Lenders granted 52,854 loans to buy homes compared with a revised 52,786 the previous month, the Bank of England said today in London. While approvals have risen from about 47,300 a year ago and are at the highest in two years, the November reading is still less than half the monthly average of 103,000 in the decade to 2007, before the financial crisis struck.
Nationwide Building Society said last week that house prices may decline this year as the fallout from the euro-area sovereign debt crisis pushes up unemployment and undermines household sentiment. Some Bank of England policy makers have said the central bank may have to increase stimulus after they maintained the target for asset purchases last month.
“The modest rise” in approvals “fails to mask the fact that housing market activity remains very weak compared to long- term lows and has been unable to develop significant upward momentum,” said Howard Archer, chief European economist at IHS Global Insight in London. “Low wage growth, a markedly weakening labor market and major concerns over the economic outlook will limit potential buyers.”
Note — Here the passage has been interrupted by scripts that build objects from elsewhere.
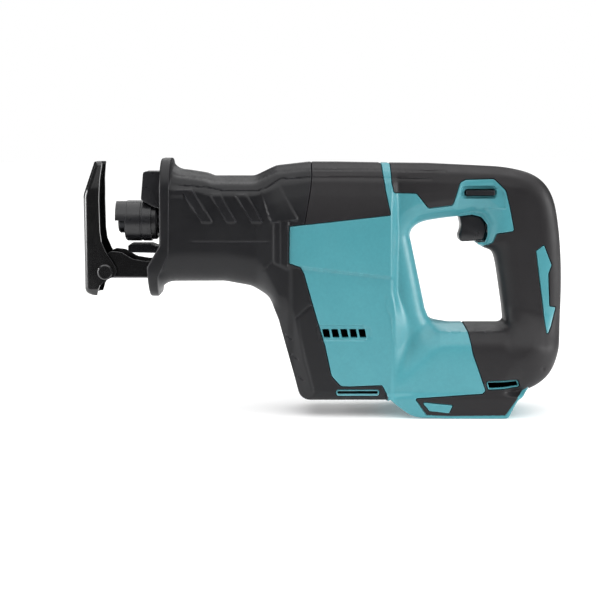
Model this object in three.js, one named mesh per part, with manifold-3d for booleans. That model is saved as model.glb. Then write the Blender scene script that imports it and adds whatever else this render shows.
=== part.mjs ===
// Sub-compact cordless reciprocating saw with a D-handle, battery off, in millimetres, +Z up.
// The blade end points to -X, the grip is at +X, the battery foot stands on Z = 0.
import * as THREE from 'three';
import * as BGU from 'three/addons/utils/BufferGeometryUtils.js';
import Module from 'manifold-3d';

const wasm = await Module();
wasm.setup();

// ---- Driving dimensions ----
const GAP = 0.3;                 // running gap between fitted pieces
const WALL = 3;                  // plastic shell wall
const SKIN = 2;                  // rubber overmould thickness
const BARREL_HALF = 33;          // half width of the front barrel
const MOTOR_HALF = 36;           // half width of the motor housing
const GRIP_HALF = 18;            // half width of the D-handle grip
const FOOT_HALF = 38;            // half width of the battery foot
const ROD_Z = 156;               // height of the blade and slider axis
const ROD_R = 7.5;
const SLEEVE_R = 16.4;           // blade clamp sleeve
const CLAMP_R = 10;              // blade clamp body
const BLADE_TANG = 12.7;         // half-inch universal shank
const CRANK_X = -11;             // crank gear axis
const CRANK_THROW = 10;          // gives the 20 mm stroke
const GEAR_MODULE = 1;
const GEAR_TEETH = 45;
const PINION_TEETH = 9;
const MOTOR_X = CRANK_X + GEAR_MODULE * (GEAR_TEETH + PINION_TEETH) / 2;
const STATOR_R = 26;
const FAN_R = 24;
const SHOE_HALF = 20;
const PIVOT = [-175.4, 116.1];   // shoe pivot, X and Z
const CHANNEL_HALF = 25;         // battery channel under the foot

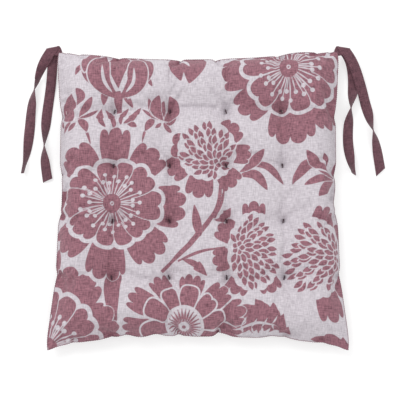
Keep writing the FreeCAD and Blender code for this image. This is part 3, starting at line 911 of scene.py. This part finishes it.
fibre_faces = []
middle = (top_points + base_points) / 2
filled = np.full((fine_x, fine_y, 1), FIBRE_SHARE)
for x, y in tuft_places:
    apart = np.hypot(middle[..., :1] - x, middle[..., 1:2] - y)
    filled *= 1 - 0.6 * np.exp(-((apart / 0.014) ** 2))
for panel, step in ((top_points, 1), (base_points, -1)):
    inner_face = (middle + (panel - middle) * filled)[::FIBRE_STEP, ::FIBRE_STEP] * FIBRE_SHRINK
    fibre_faces.append((inner_face[::step], cloth_xy[::FIBRE_STEP, ::FIBRE_STEP][::step]))
filling = grid_mesh("fibre_filling", fibre_faces)
filling.data.materials.append(polyester_fibre("polyester_fibre_fill"))
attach(filling, "pad")
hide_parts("filling")


# ---- Edge seam
# A lockstitch of spun polyester thread all round, in the mauve of the ties, which shows between the
# panels as a fine line that dips at each stitch.
SEAM_THREAD = 0.0008
SEAM_STITCH = 0.003
STITCH_POINTS = 5
PLY_TURNING = 4200.0    # radians a metre, which is a ply every 1.5 mm
UPWARD = np.array([0.0, 0.0, 1.0])
SIDEWAYS = np.array([1.0, 0.0, 0.0])


def spun_thread(name, dark, light, refraction):
    """Spun thread, soft and matt like the cloth, with fine slanting plies, painted darker in the grooves
    between them and lighter on their crowns as shade and light would fall.
    """
    material, tree = new_material(name)
    flat = add(tree, "UVMap", uv_map="cloth").outputs[0]
    axes = add(tree, "SeparateXYZ", {0: flat})
    slope = add(tree, "Math", {0: axes.outputs[0], 1: 2.0, 2: axes.outputs[1]}, operation="MULTIPLY_ADD")
    turns = add(tree, "Math", {0: slope.outputs[0], 1: PLY_TURNING}, operation="MULTIPLY")
    ply = add(tree, "Math", {0: turns.outputs[0]}, operation="SINE")
    ply_relief_and_shade = add(tree, "MapRange", {0: ply.outputs[0], 1: -1.0, 2: 1.0, 3: 0.0, 4: 1.0})
    # painted shade and light: the ply relief runs the colour from dark in the grooves to light on the
    # crowns
    tone = add(tree, "MixRGB", {0: ply_relief_and_shade.outputs[0], 1: linear(dark), 2: linear(light)})
    bump = add(tree, "Bump", {"Height": ply_relief_and_shade.outputs[0], "Strength": 0.5, "Distance": 0.0001})
    thread = add(tree, "BsdfPrincipled", {
        "Base Color": tone.outputs[0], "Roughness": 0.8, "IOR": refraction, "Normal": bump.outputs[0],
    })
    add(tree, "OutputMaterial", {0: thread.outputs[0]})
    return material


def directions_round(line, usual, other):
    """Two directions square to a line and to each other, from the hint that isn't along it."""
    along = unit(np.gradient(line, axis=0))
    hint = np.where(abs(along @ usual)[:, None] < 0.8, usual, other)
    across = unit(np.cross(hint, along))
    return across, np.cross(along, across)


def tube(line, radius, sides=6):
    """The surface of a round thread along a line, and its cloth coordinates."""
    across, up = directions_round(line, UPWARD, SIDEWAYS)
    reach = distance_along(line)
    rings, cloth = [], []
    for index in range(sides):
        turn = 2 * math.pi * index / sides
        rings.append(line + radius * (across * math.cos(turn) + up * math.sin(turn)))
        cloth.append(np.stack([reach, np.full_like(reach, radius * turn)], axis=1))
    return np.stack(rings, axis=1), np.stack(cloth, axis=1)


rim = np.vstack([
    top_points[:-1, 0], top_points[-1, :-1], top_points[:0:-1, -1], top_points[0, :0:-1],
])
rim = even_spacing(np.vstack([rim, rim[:1]]), SEAM_STITCH / STITCH_POINTS)
outwards = unit(np.cross(np.gradient(rim, axis=0), UPWARD))
dips = np.cos(2 * math.pi * np.arange(len(rim)) / STITCH_POINTS)[:, None]
seam = grid_mesh(
    "edge_seam_thread", [tube(rim + outwards * (0.0001 + 0.00025 * dips), SEAM_THREAD / 2)],
    closed_across=True,
)
# the two colours are the thread's painted groove shade and its painted lit crown
seam_polyester = spun_thread("spun_polyester_thread", "#6B4854", "#8C6570", 1.57)
seam.data.materials.append(seam_polyester)
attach(seam, "pad")
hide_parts("edge_seam")


# ---- Closing stitches
# The stuffing opening in the rear edge, closed by hand with slanted ladder stitches just under the
# edge seam.
CLOSING_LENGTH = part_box("closing_stitch")[1][0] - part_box("closing_stitch")[0][0]
HAND_STITCH = 0.0065
rear_line = []
for index in range(int(CLOSING_LENGTH / HAND_STITCH) * 2):
    across_at = -CLOSING_LENGTH / 2 + index * HAND_STITCH / 2
    column = int(np.argmin(abs(cloth_x[:, 0] - across_at)))
    inset = 3 if index % 2 else 1
    place = base_points[column, -1 - inset]
    above = top_points[column, -2]
    rear_line.append(place + (0, 0.0004, -0.0004) if index % 2 else above + (0, 0.0005, 0.0002))
ladder = even_spacing(np.array(rear_line), 0.0008)
closing = grid_mesh("closing_hand_stitches", [tube(ladder, 0.00045)], closed_across=True)
closing.data.materials.append(seam_polyester)
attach(closing, "pad")
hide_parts("closing_stitch")


# ---- Tuft stitches
# Doubled waxed cotton twine through the whole pad at 16 places, with a short bar on each face that
# pulls a dimple into the cloth. Two plies twist round each other.
TWINE_PLY = 0.0005
TWINE_TURN = 0.004
TWINE_STEP = 0.0005
BAR_HALF = 0.0032
# the two colours are the twine's painted groove shade and its painted lit crown
twine_cotton = spun_thread("waxed_cotton_twine", "#3E2A33", "#5C434E", 1.46)
for row in range(1, 5):
    for column in range(1, 5):
        x, y = tuft_places[4 * (row - 1) + column - 1]
        levels = []
        for panel in (top_points, base_points):
            apart = np.hypot(panel[..., 0] - x, panel[..., 1] - y)
            levels.append(panel[..., 2][apart < 0.004].mean())
        lean = 0.0009 * math.sin(7 * row + 5 * column)
        corner = 0.0008
        half_loop = [
            (x, y, levels[0] + 0.0009), (x + lean, y + BAR_HALF - corner, levels[0] + 0.0006),
            (x + lean, y + BAR_HALF, levels[0] - 0.001), (x, y + BAR_HALF * 0.5, SEAM_HEIGHT),
            (x - lean, y + BAR_HALF, levels[1] + 0.001),
            (x - lean, y + BAR_HALF - corner, levels[1] + 0.0002), (x, y, levels[1] + 0.0001),
        ]
        other_half = [(2 * x - px, 2 * y - py, pz) for px, py, pz in half_loop[-2:0:-1]]
        loop = np.array(half_loop + other_half + half_loop[:1])
        route = even_spacing(loop, TWINE_STEP)
        for _ in range(3):
            route[1:-1] = (route[:-2] + route[1:-1] + route[2:]) / 3
        across, up = directions_round(route, SIDEWAYS, UPWARD)
        turn = (2 * math.pi * np.arange(len(route)) * TWINE_STEP / TWINE_TURN)[:, None]
        plies = []
        for shift in (0, math.pi):
            offset = across * np.cos(turn + shift) + up * np.sin(turn + shift)
            plies.append(tube(route + TWINE_PLY * 0.8 * offset, TWINE_PLY))
        tuft = grid_mesh(f"tuft_twine_{row}_{column}", plies, closed_across=True)
        tuft.data.materials.append(twine_cotton)
        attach(tuft, "pad")
        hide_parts(f"tuft_stitch_{row}_{column}")


# ---- Floor and light
# The pad lies on a wide sheet of opal acrylic lit from below, which keeps its shadows faint. One
# large softbox from the rear left and a weaker one from the front right light it evenly.
FLOOR_HALF = 9
floor_mesh = bpy.data.meshes.new("studio_floor")
floor_corners = [(x * FLOOR_HALF, y * FLOOR_HALF, 0) for x, y in ((-1, -1), (1, -1), (1, 1), (-1, 1))]
floor_mesh.from_pydata(floor_corners, [], [(0, 1, 2, 3)])
floor = bpy.data.objects.new("studio_floor", floor_mesh)
floor.location.z = -0.0003
bpy.context.scene.collection.objects.link(floor)
opal, opal_tree = new_material("opal_acrylic_lit_from_below")
opal_shader = add(opal_tree, "BsdfPrincipled", {
    "Base Color": linear("#B9B9B9"), "Roughness": 0.9,
    "Emission Color": (1, 1, 1, 1), "Emission Strength": 0.55,
})
add(opal_tree, "OutputMaterial", {0: opal_shader.outputs[0]})
floor_mesh.materials.append(opal)

world = bpy.data.worlds.new("studio_surround")
bpy.context.scene.world = world
world.use_nodes = True
world.node_tree.nodes["Background"].inputs[0].default_value = (1, 1, 1, 1)
world.node_tree.nodes["Background"].inputs[1].default_value = 0.8


def softbox(name, place, size, power):
    light = bpy.data.lights.new(name, "AREA")
    light.shape = "SQUARE"
    light.size = size
    light.energy = power
    lamp = bpy.data.objects.new(name, light)
    lamp.location = place
    lamp.rotation_euler = Vector(place).to_track_quat("Z", "Y").to_euler()
    bpy.context.scene.collection.objects.link(lamp)


softbox("key_softbox", (-0.9, 1.1, 1.6), 1.0, 20)
softbox("fill_softbox", (1.2, -0.8, 1.8), 1.4, 9)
Economists forecast that mortgage approvals would slip to 52,500 in November from an initially reported 52,743 in October, based on the median forecast of 13 economists in a Bloomberg News survey. Net mortgage lending rose 571 million pounds ($892 million) in November from October, while consumer credit increased 394 million pounds, the central bank said.
U.K. construction growth accelerated in December, according to a report today from Markit Economics and the Chartered Institute of Purchasing and Supply. Their index of building activity rose to 53.2 from 52.3 in November.
The pound erased its decline against the dollar after the reports. It traded at $1.5653 as of 10:18 a.m. in London, from $1.5649 yesterday.
Nationwide’s 2012 house-price forecast tallies with other predictions of falling or stagnating values next year. The Royal Institution of Chartered Surveyors and property researcher Hometrack Ltd. said in separate reports last month that prices will fall about 3 percent in 2012.
The Bank of England’s Financial Policy Committee said in December that the debt crisis in Europe had led to increased funding costs for banks. While the impact on the cost of loans for companies and households had so far been “relatively muted,” it said, if funding stresses persist, “credit conditions could be expected to tighten materially in 2012.”
The deteriorating economic outlook prompted Bank of England officials to expand their emergency bond-purchase program (UKAPTARG) by 75 billion pounds in October. The central bank held the target for bond purchases at 275 billion pounds last month and kept its benchmark interest rate at 0.5 percent. The bond program is scheduled to be completed in early February.
Separately today, the Bank of England said a measure of M4 money-supply growth it uses to assess the effectiveness of its asset purchases slowed to 3.7 percent in the three months through November on an annualized basis. That compares with 5.1 percent in the quarter through October. The gauge excludes financial companies that specialize in intermediating between banks, such as holding companies and non-bank credit grantors.
Total M4 fell 0.6 percent in November from the previous month, the biggest drop since December 2010, and was down 2.6 percent from a year earlier.